**WHAT IS REQUIRED**
Among the lines of data below, reproduce only those from the one with "const spray = new THREE.Group();" through the one with "CAMERA_LENS = 271", exactly as they stand, both ends included.

**RECORDS FOR THIS TASK**
┄┄┄┄┄┄┄┄┄┄
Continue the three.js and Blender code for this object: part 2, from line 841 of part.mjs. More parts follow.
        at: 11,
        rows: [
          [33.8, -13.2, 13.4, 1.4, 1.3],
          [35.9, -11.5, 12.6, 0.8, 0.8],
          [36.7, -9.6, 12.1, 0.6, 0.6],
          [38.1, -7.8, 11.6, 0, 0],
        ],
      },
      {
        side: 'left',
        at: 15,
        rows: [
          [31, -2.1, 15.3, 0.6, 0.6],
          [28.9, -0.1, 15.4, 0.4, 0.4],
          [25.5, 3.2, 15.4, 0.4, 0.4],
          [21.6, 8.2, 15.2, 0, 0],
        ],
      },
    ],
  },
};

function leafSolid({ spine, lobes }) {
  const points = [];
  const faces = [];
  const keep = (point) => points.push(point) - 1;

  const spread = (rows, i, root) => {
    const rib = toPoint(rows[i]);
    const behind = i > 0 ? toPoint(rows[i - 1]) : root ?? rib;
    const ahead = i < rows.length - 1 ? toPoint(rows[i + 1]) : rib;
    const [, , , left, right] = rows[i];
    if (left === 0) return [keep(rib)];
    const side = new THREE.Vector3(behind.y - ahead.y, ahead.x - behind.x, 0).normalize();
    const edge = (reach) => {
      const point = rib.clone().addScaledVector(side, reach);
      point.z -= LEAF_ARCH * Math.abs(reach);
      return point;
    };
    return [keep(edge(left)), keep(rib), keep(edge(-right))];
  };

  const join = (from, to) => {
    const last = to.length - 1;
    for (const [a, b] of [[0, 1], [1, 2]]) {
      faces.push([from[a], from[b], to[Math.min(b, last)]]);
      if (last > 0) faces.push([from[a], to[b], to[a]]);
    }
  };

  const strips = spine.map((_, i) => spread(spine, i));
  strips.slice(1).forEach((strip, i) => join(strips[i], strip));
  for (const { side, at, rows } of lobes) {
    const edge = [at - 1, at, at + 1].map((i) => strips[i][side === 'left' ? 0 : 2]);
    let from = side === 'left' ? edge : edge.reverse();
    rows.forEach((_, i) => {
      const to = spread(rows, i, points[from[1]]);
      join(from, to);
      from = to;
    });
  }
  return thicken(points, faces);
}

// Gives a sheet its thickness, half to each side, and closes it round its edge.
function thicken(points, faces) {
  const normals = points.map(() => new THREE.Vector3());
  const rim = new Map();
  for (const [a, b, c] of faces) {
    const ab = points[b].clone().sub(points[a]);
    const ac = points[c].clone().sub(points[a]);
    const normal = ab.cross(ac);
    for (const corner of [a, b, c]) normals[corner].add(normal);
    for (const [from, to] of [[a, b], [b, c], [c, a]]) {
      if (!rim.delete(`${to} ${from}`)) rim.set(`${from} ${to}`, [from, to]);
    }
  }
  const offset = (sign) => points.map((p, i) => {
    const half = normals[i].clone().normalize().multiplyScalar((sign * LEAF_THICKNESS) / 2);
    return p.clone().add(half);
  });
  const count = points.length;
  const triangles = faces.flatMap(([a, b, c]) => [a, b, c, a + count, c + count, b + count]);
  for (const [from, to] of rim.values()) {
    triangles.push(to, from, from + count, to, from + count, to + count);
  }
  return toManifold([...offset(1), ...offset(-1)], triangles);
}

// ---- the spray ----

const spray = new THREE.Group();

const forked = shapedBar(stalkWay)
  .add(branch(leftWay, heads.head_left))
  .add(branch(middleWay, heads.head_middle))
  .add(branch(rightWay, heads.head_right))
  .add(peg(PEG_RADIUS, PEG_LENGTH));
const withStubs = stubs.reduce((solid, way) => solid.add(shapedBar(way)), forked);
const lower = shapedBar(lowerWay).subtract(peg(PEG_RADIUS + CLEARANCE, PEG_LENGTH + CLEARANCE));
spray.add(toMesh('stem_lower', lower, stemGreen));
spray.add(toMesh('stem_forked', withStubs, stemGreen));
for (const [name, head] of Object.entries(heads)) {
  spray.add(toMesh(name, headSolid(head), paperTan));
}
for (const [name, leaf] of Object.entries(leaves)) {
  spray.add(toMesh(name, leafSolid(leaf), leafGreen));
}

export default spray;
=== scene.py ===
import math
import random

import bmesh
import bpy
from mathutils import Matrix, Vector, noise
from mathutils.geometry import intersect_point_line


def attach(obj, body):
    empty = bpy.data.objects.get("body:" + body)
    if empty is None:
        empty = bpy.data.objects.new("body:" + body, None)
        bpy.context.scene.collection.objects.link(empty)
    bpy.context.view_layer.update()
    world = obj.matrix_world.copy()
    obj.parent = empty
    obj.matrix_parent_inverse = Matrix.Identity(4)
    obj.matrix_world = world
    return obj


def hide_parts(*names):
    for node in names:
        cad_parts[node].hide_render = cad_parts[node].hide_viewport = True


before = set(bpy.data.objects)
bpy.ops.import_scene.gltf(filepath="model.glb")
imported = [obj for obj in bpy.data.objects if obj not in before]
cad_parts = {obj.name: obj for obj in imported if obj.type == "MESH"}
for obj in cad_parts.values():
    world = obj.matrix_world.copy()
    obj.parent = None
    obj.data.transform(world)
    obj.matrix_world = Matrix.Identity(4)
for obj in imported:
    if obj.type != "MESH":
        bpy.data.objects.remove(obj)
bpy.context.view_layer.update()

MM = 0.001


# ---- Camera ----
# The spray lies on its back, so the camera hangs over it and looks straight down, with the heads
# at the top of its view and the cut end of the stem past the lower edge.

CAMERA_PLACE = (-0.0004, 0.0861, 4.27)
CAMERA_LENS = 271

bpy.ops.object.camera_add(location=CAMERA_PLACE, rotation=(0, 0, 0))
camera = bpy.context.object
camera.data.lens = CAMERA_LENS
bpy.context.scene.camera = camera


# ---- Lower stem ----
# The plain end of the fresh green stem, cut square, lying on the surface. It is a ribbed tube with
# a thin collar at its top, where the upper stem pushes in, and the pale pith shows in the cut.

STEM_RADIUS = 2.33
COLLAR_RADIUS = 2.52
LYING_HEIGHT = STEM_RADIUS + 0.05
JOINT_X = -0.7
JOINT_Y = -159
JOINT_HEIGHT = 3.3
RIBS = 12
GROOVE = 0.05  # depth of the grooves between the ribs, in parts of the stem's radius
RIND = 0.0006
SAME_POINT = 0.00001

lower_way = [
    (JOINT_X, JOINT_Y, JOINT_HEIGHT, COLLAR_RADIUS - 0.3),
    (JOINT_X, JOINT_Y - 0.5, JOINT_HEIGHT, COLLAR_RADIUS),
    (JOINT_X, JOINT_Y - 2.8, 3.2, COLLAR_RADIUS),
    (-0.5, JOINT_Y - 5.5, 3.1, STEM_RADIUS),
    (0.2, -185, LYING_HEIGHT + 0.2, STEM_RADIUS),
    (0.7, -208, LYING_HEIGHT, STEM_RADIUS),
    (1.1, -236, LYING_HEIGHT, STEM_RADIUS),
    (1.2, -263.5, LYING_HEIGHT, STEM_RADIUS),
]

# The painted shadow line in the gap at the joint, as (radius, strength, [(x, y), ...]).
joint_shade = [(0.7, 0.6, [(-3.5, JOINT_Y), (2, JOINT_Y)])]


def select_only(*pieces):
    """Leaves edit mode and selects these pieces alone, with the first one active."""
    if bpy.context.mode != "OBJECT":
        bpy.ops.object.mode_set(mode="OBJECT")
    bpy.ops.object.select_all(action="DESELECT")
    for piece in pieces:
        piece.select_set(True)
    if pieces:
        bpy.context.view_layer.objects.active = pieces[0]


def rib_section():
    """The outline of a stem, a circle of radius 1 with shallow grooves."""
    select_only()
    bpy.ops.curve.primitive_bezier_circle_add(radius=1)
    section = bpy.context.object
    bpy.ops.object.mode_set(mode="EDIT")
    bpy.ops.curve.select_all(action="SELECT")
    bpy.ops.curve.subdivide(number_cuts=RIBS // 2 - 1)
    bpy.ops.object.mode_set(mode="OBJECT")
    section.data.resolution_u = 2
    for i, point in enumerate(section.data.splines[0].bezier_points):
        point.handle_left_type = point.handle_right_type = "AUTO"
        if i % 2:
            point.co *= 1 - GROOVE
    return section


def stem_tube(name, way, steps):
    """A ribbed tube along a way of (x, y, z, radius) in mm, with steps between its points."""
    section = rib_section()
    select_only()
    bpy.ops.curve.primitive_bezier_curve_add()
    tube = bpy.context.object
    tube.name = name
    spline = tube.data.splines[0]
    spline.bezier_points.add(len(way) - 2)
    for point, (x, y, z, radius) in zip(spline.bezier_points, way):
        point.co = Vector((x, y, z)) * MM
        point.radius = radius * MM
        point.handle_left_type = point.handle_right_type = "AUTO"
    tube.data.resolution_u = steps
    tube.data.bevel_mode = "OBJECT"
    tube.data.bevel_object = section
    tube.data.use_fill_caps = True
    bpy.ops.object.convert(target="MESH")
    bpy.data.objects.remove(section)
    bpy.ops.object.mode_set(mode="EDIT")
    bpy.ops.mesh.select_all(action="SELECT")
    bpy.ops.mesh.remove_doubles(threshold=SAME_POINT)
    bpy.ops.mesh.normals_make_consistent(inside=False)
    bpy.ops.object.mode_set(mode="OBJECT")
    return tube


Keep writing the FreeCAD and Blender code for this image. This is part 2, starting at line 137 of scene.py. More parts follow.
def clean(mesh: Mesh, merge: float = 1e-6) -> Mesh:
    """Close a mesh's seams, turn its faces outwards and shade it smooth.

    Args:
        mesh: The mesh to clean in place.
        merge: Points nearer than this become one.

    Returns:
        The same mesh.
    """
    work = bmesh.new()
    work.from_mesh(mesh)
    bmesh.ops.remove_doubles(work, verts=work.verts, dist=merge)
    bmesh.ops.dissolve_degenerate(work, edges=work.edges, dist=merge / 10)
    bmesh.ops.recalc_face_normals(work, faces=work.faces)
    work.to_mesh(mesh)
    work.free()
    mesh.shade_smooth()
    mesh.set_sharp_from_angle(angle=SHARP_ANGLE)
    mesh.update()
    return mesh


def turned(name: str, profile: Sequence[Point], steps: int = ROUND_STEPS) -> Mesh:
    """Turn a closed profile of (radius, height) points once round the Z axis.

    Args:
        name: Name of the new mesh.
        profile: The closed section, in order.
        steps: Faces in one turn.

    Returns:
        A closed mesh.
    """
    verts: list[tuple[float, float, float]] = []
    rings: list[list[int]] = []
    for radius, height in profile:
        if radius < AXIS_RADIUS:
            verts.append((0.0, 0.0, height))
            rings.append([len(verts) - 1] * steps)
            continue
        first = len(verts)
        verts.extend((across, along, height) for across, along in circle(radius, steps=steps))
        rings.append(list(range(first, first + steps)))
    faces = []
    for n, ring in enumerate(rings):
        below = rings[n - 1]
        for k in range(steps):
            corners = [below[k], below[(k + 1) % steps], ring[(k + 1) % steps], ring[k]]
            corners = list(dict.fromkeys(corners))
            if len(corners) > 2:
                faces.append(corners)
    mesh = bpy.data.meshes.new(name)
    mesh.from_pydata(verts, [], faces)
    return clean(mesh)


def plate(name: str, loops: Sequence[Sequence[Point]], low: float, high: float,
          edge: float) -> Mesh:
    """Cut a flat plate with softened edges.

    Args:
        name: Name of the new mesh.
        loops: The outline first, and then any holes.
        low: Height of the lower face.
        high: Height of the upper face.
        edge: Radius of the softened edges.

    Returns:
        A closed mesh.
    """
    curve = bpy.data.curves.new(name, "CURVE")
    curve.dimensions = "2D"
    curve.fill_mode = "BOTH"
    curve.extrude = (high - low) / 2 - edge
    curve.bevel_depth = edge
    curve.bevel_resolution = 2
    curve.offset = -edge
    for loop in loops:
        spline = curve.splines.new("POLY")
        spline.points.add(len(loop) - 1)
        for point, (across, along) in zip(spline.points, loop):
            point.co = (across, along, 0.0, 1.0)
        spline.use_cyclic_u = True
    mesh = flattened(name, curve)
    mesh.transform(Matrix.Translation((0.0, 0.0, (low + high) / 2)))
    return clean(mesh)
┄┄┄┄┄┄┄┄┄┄
**ANSWER TO THE EXERCISE**
const spray = new THREE.Group();

const forked = shapedBar(stalkWay)
  .add(branch(leftWay, heads.head_left))
  .add(branch(middleWay, heads.head_middle))
  .add(branch(rightWay, heads.head_right))
  .add(peg(PEG_RADIUS, PEG_LENGTH));
const withStubs = stubs.reduce((solid, way) => solid.add(shapedBar(way)), forked);
const lower = shapedBar(lowerWay).subtract(peg(PEG_RADIUS + CLEARANCE, PEG_LENGTH + CLEARANCE));
spray.add(toMesh('stem_lower', lower, stemGreen));
spray.add(toMesh('stem_forked', withStubs, stemGreen));
for (const [name, head] of Object.entries(heads)) {
  spray.add(toMesh(name, headSolid(head), paperTan));
}
for (const [name, leaf] of Object.entries(leaves)) {
  spray.add(toMesh(name, leafSolid(leaf), leafGreen));
}

export default spray;
=== scene.py ===
import math
import random

import bmesh
import bpy
from mathutils import Matrix, Vector, noise
from mathutils.geometry import intersect_point_line


def attach(obj, body):
    empty = bpy.data.objects.get("body:" + body)
    if empty is None:
        empty = bpy.data.objects.new("body:" + body, None)
        bpy.context.scene.collection.objects.link(empty)
    bpy.context.view_layer.update()
    world = obj.matrix_world.copy()
    obj.parent = empty
    obj.matrix_parent_inverse = Matrix.Identity(4)
    obj.matrix_world = world
    return obj


def hide_parts(*names):
    for node in names:
        cad_parts[node].hide_render = cad_parts[node].hide_viewport = True


before = set(bpy.data.objects)
bpy.ops.import_scene.gltf(filepath="model.glb")
imported = [obj for obj in bpy.data.objects if obj not in before]
cad_parts = {obj.name: obj for obj in imported if obj.type == "MESH"}
for obj in cad_parts.values():
    world = obj.matrix_world.copy()
    obj.parent = None
    obj.data.transform(world)
    obj.matrix_world = Matrix.Identity(4)
for obj in imported:
    if obj.type != "MESH":
        bpy.data.objects.remove(obj)
bpy.context.view_layer.update()

MM = 0.001


# ---- Camera ----
# The spray lies on its back, so the camera hangs over it and looks straight down, with the heads
# at the top of its view and the cut end of the stem past the lower edge.

CAMERA_PLACE = (-0.0004, 0.0861, 4.27)
CAMERA_LENS = 271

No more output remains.